Uma mulher de 58 anos levou, em 2020, seu companheiro, um idoso de 92 anos, a uma agência bancária de Campinas, no interior de São Paulo. O objetivo era fazer a prova de vida para resgatar o benefício da aposentadoria. O problema: a rigidez cadavérica denunciava que o homem tinha morrido ao menos dez horas antes. O enredo, que lembra o caso da semana passada no Rio, acabou com absolvição da Justiça, mas por quê?
Na terça-feira, 16, Érika de Souza Vieira Nunes entrou numa agência bancária em Bangu, na zona oeste do Rio, na expectativa de finalizar um empréstimo de R$ 17 mil em nome do tio, Paulo Roberto Braga, de 68 anos. Imóvel, ele era conduzido por Érika em uma cadeira de rodas até que funcionários acionaram o Samu e a constatação da morte foi feita. A mulher foi presa e está sob investigação.
No caso de Campinas, segundo o registro policial, a mulher foi ao banco alegando que tinha perdido a senha para sacar a aposentadoria do companheiro, um escrivão de polícia viúvo e aposentado. Como não tinha procuração para movimentar a conta, ela foi orientada a fazer a prova de que ele estava vivo, por razões de segurança.
Quando retornou à agência com o companheiro na cadeira de rodas, na tentativa de apressar o atendimento, a mulher disse que o idoso estava passando mal e o serviço de resgate dos bombeiros foi acionado. A equipe do Serviço de Atendimento Médico de Urgência (Samu) constatou que o homem estava morto e em rigidez cadavérica, ou seja, a morte não tinha sido recente.
A mulher não chegou a ser presa, mas o caso passou a ser investigado pelo 1º Distrito Policial de Campinas. Em novembro de 2022, a Delegacia de Homicídios e Proteção à Pessoa de Campinas relatou o inquérito pedindo o indiciamento da mulher por tentativa de furto mediante fraude e vilipêndio de cadáver, mesmos crimes agora imputados no caso do Rio de Janeiro.

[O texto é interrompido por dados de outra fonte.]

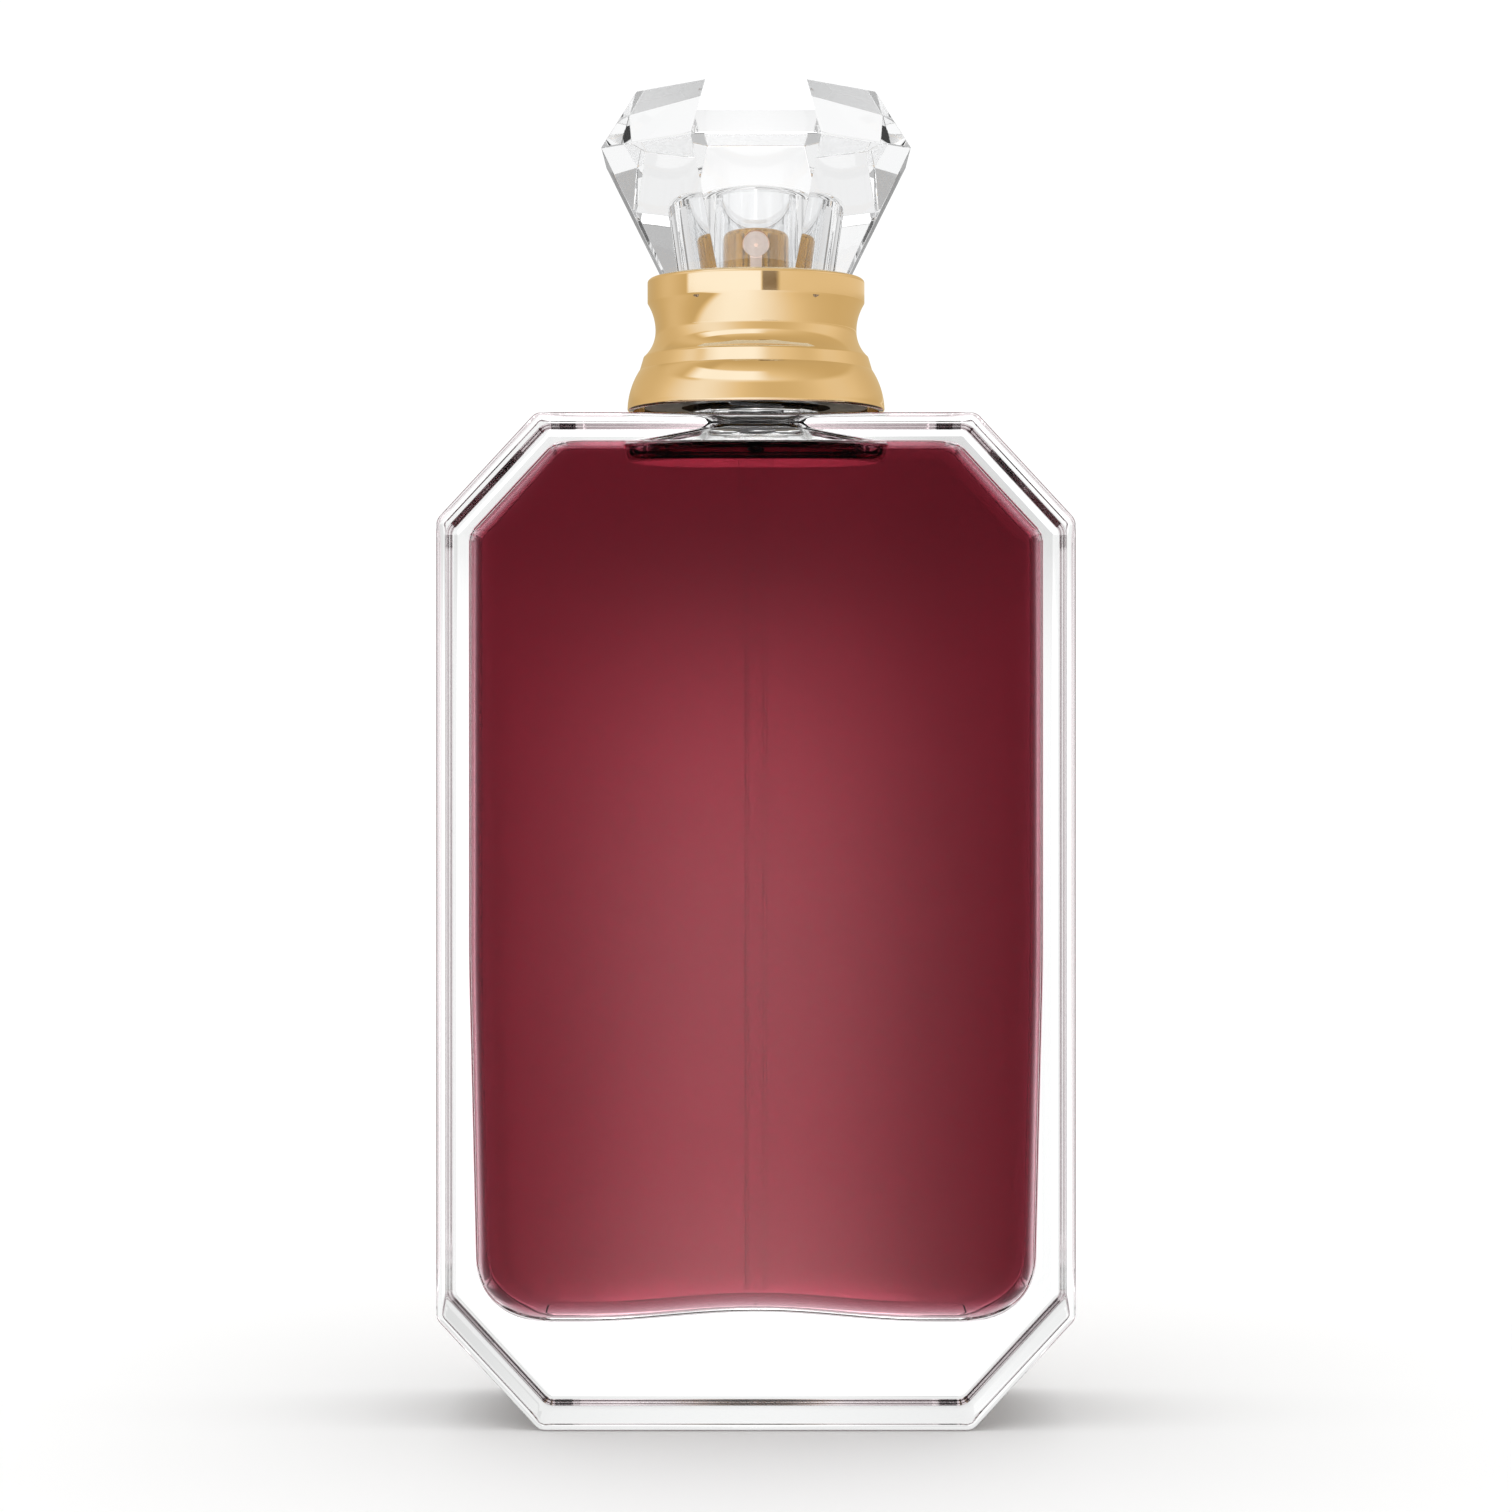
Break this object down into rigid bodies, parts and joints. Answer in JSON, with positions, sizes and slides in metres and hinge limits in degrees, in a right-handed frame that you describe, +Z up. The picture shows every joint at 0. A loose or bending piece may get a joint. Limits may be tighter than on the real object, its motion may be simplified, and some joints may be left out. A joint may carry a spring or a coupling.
{
  "type": "perfume bottle",
  "caption": "Clear eight-sided glass perfume flask filled with burgundy liquid, with a polished gold collar, a crimped spray pump and a clear gem-cut pull-off cap.",
  "frame": {"origin": "Centre of the base, on the surface the bottle stands on.", "axes": "+Z up along the bottle, +X to the right across the wide face, the spray nozzle and the front face look along -Y."},
  "size_m": [0.0662, 0.0326, 0.14],
  "materials": {
    "clear_glass": "polished",
    "liquid": "clear burgundy",
    "gold": "polished gold anodised",
    "raw_aluminium": "satin",
    "clear_plastic": "polished clear",
    "sleeve_plastic": "clear",
    "white_plastic": "moulded",
    "cream_plastic": "moulded",
    "tube_plastic": "translucent",
    "seal_rubber": "smooth",
    "spring_steel": "bright"
  },
  "bodies": {
    "bottle": {"glass_bottle": "clear_glass", "perfume": "liquid", "neck_gasket": "seal_rubber", "crimp_ferrule": "raw_aluminium", "collar_liner": "white_plastic", "collar_shell": "gold", "pump_housing": "white_plastic", "pump_turret": "white_plastic", "stem_seal": "seal_rubber", "dip_tube": "tube_plastic", "return_spring": "spring_steel"},
    "plunger": {"valve_stem": "white_plastic", "piston": "white_plastic", "spring_seat": "white_plastic"},
    "button": {"actuator_core": "cream_plastic", "actuator_shell": "gold", "spray_insert": "cream_plastic"},
    "ball": {"inlet_ball": "spring_steel"},
    "cap": {"gem_cap": "clear_plastic", "cap_insert": "sleeve_plastic"}
  },
  "joints": [
    {"name": "press", "type": "slide", "parent": "bottle", "child": "plunger", "axis": [0, 0, -1], "range_m": [0, 0.0036], "stiffness_N_per_m": 1500, "springref_m": -0.005, "deforming": ["return_spring"]},
    {"name": "button_turn", "type": "hinge", "parent": "plunger", "child": "button", "pos_m": [0, 0, 0.12], "axis": [0, 0, 1], "continuous": true},
    {"name": "ball_lift", "type": "slide", "parent": "bottle", "child": "ball", "axis": [0, 0, 1], "range_m": [0, 0.0008]},
    {"name": "cap_lift", "type": "slide", "parent": "bottle", "child": "cap", "axis": [0, 0, 1], "range_m": [0, 0.03]}
  ]
}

O Ministério Público estadual não concordou com o pedido da ocorrência de Campinas por considerar que se tratava de “crime impossível”.
- Conforme o MP, a consumação do furto mediante fraude dependeria da prova de vida de uma pessoa que já se apresentava morta.
- A promotoria também entendeu que não houve vilipêndio, pois o objetivo da mulher era apenas sacar valores, supostamente usando o cadáver.
- A Justiça acolheu os argumentos do MP e da defesa da mulher, arquivando o caso em janeiro de 2021.
Ato contínuo, a mulher recorreu à Justiça para receber a aposentadoria do ex-companheiro e obteve decisão favorável.
Em sentença dada em agosto de 2023, após analisar provas e depoimentos de testemunhas, a Justiça entendeu que a companheira do idoso mantinha união estável com ele, tendo direito ao benefício. A decisão, da 2ª Vara da Fazenda Pública de Campinas, determinou o pagamento retroativo, a partir da data do óbito.
Procurada pelo Estadão, a advogada que defendeu a mulher informou que o processo teve julgamento definitivo, sendo afastada qualquer suspeita em relação à alegada fraude.
Segundo ela, os próprios parentes do falecido confirmaram em depoimentos à Justiça a união estável entre eles, o que levou à decisão favorável também quanto ao direito à aposentadoria do ex-companheiro. Conforme a advogada, atualmente a mulher só deseja seguir sua vida.
No caso do Rio de Janeiro, a defesa de Érika tentou obter a soltura dela na Justiça, mas teve o pedido negado. O argumento é que ela possui um filho que necessita de acompanhamento, e por isso a soltura ou prisão domiciliar seriam necessárias.
A juíza que analisou o caso decidiu manter a prisão sustentando que a ação da mulher pode ser considerada “repugnante e macabra” caso seja confirmado que ela sabia que o tio estava morto ao levá-lo para o banco.